Entries supplied –

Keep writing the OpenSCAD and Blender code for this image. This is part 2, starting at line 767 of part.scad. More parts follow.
--
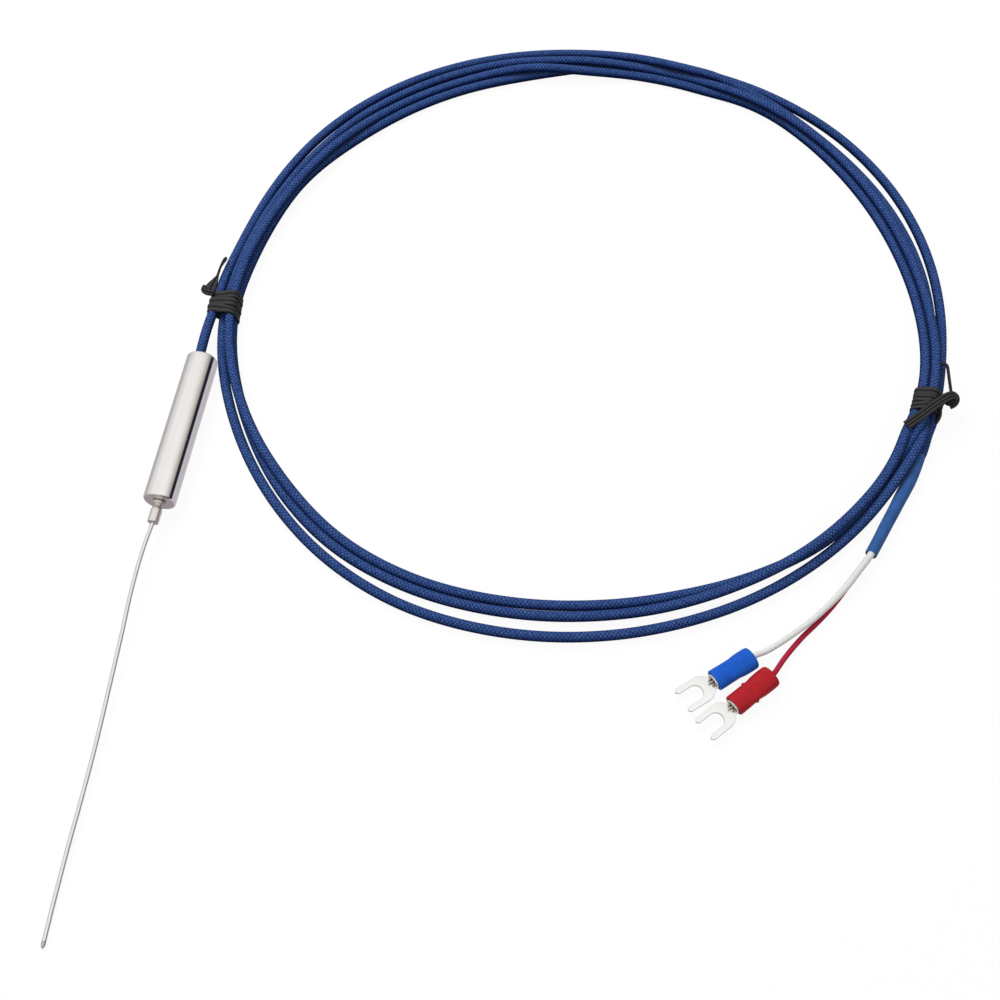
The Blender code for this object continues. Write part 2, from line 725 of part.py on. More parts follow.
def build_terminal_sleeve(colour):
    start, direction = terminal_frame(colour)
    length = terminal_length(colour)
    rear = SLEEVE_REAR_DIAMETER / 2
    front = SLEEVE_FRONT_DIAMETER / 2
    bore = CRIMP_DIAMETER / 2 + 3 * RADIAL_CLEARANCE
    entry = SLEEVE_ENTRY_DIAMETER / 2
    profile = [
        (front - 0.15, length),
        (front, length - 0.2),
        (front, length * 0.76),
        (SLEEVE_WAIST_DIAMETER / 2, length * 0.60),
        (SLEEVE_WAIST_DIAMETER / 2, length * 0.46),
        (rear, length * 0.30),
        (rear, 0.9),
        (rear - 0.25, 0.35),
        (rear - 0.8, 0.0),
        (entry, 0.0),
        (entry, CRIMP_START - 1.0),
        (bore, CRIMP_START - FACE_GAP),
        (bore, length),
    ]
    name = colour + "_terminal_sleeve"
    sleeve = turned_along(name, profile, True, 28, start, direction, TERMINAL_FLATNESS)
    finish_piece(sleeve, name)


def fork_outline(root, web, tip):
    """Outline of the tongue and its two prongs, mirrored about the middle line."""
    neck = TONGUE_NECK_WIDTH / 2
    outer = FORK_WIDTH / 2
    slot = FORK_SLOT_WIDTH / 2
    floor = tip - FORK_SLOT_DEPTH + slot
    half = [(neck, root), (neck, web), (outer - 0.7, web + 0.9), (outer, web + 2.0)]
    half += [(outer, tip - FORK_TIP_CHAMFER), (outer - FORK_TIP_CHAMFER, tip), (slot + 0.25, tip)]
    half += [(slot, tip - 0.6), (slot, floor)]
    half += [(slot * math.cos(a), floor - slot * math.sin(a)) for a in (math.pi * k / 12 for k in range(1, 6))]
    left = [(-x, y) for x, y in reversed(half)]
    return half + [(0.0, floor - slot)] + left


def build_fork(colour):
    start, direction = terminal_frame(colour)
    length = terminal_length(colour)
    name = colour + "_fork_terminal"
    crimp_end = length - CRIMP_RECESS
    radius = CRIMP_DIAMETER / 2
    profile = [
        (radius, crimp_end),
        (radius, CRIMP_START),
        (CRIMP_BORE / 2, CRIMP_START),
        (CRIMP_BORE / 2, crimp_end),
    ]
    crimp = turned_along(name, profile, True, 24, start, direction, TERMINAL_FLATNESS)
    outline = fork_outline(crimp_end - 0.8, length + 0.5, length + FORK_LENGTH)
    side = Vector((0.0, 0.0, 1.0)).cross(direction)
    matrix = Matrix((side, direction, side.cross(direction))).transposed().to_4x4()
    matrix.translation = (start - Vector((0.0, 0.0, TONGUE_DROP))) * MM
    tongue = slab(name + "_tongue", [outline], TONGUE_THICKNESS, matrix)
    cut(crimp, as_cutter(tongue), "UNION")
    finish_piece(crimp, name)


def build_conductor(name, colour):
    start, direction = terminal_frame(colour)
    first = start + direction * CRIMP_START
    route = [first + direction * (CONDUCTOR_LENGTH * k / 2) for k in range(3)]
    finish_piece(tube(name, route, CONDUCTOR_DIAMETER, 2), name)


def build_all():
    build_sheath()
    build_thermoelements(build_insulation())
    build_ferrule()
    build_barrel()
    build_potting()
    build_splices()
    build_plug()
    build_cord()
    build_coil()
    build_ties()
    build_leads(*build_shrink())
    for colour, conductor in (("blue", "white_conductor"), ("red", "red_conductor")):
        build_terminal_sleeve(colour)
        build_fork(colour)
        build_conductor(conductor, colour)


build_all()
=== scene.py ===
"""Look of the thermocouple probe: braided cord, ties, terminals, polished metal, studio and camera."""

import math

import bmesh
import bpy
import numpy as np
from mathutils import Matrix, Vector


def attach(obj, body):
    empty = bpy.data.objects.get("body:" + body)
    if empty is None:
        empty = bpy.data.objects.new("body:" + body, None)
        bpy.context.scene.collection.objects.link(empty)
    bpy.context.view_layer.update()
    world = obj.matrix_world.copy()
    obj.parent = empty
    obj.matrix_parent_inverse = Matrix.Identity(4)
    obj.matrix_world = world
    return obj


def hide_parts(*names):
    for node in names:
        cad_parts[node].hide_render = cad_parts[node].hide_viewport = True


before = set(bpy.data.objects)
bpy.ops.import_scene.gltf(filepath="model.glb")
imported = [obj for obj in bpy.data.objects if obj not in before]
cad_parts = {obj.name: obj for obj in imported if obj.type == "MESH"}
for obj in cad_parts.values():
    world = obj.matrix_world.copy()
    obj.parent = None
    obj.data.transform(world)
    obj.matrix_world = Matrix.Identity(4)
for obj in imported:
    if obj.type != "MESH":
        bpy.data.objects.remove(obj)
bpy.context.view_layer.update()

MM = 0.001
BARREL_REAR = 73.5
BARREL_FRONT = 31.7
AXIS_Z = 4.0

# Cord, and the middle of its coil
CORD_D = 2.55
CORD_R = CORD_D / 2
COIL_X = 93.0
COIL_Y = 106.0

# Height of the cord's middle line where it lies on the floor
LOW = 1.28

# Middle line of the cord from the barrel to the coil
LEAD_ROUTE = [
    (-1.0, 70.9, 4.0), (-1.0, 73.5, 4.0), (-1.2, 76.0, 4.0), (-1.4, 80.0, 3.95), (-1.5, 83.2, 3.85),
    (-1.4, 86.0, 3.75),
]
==
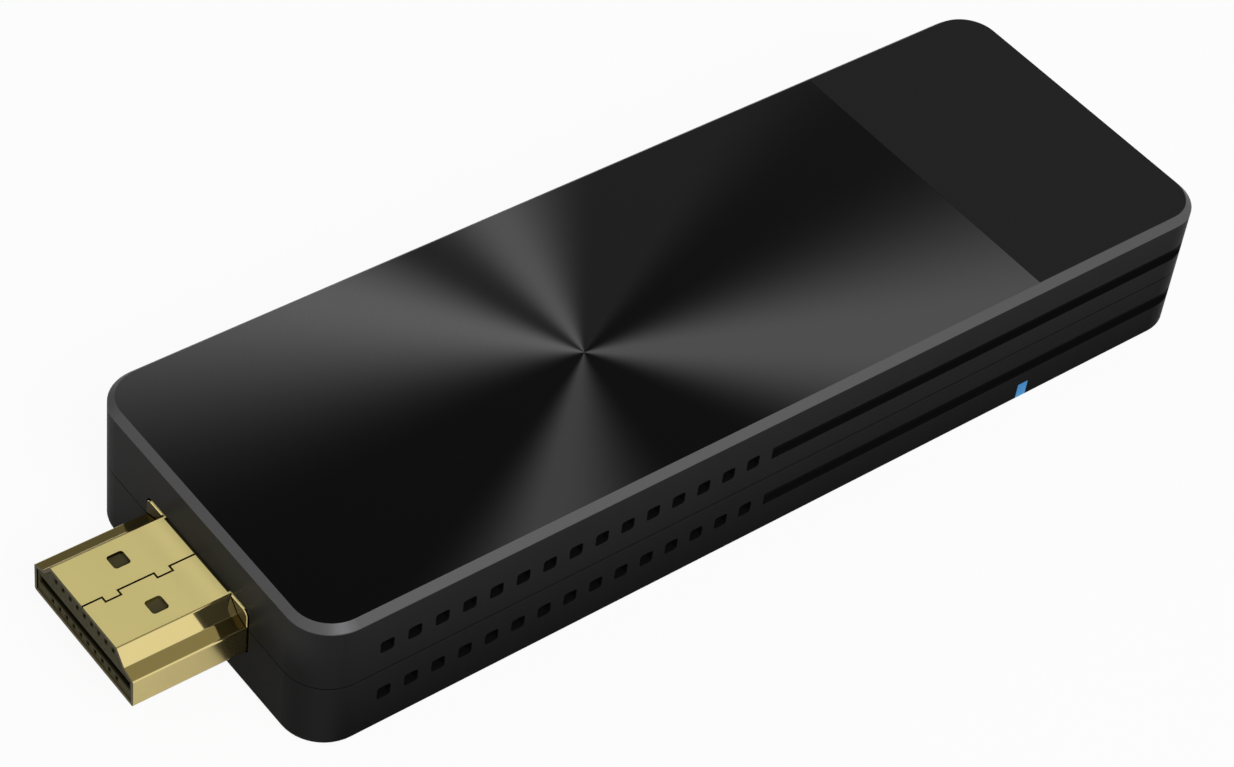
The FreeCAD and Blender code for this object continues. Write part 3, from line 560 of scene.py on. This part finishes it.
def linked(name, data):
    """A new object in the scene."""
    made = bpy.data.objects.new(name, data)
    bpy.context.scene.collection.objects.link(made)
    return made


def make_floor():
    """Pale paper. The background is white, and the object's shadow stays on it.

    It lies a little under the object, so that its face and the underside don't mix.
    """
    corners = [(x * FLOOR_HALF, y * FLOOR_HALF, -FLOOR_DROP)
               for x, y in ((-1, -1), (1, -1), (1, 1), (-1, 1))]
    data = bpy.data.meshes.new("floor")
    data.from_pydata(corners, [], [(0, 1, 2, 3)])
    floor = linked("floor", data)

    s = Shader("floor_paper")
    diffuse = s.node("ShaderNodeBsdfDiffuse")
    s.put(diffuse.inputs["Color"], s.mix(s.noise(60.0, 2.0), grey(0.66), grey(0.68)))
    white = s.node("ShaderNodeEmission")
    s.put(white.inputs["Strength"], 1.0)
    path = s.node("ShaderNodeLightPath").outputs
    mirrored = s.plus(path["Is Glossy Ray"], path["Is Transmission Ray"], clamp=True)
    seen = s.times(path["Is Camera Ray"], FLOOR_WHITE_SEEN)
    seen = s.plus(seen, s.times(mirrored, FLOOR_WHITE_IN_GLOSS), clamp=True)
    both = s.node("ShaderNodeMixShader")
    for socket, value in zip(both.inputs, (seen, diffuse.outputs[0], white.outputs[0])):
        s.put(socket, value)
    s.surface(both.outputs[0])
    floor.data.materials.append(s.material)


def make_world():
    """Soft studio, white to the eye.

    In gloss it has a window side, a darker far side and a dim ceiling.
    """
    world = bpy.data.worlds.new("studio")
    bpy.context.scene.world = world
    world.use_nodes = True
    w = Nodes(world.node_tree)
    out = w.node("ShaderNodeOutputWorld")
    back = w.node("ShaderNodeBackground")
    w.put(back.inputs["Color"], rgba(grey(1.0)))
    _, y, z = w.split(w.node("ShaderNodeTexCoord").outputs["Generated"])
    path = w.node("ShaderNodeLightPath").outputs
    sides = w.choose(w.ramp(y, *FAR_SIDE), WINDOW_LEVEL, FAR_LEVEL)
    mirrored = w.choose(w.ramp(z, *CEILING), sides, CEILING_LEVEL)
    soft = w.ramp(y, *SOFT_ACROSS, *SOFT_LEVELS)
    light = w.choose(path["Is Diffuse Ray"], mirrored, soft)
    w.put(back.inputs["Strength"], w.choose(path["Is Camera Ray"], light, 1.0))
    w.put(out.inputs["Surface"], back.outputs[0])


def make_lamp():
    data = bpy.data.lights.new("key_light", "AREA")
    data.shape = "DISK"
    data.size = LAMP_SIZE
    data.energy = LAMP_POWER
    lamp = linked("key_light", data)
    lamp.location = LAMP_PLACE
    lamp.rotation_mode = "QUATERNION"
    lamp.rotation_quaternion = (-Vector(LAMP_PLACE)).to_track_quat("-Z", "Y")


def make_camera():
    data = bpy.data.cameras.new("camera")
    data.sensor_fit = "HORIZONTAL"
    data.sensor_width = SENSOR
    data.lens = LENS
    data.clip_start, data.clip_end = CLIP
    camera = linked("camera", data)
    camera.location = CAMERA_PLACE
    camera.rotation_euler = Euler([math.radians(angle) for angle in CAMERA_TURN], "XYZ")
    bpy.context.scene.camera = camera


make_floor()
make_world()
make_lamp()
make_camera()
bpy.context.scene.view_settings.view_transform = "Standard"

Task requirements –
Extract the lines from the line with "build_coil()" through the line with "for node in". Keep both of those lines, copy everything exactly, and add nothing.

Reply –
    build_coil()
    build_ties()
    build_leads(*build_shrink())
    for colour, conductor in (("blue", "white_conductor"), ("red", "red_conductor")):
        build_terminal_sleeve(colour)
        build_fork(colour)
        build_conductor(conductor, colour)


build_all()
=== scene.py ===
"""Look of the thermocouple probe: braided cord, ties, terminals, polished metal, studio and camera."""

import math

import bmesh
import bpy
import numpy as np
from mathutils import Matrix, Vector


def attach(obj, body):
    empty = bpy.data.objects.get("body:" + body)
    if empty is None:
        empty = bpy.data.objects.new("body:" + body, None)
        bpy.context.scene.collection.objects.link(empty)
    bpy.context.view_layer.update()
    world = obj.matrix_world.copy()
    obj.parent = empty
    obj.matrix_parent_inverse = Matrix.Identity(4)
    obj.matrix_world = world
    return obj


def hide_parts(*names):
    for node in names:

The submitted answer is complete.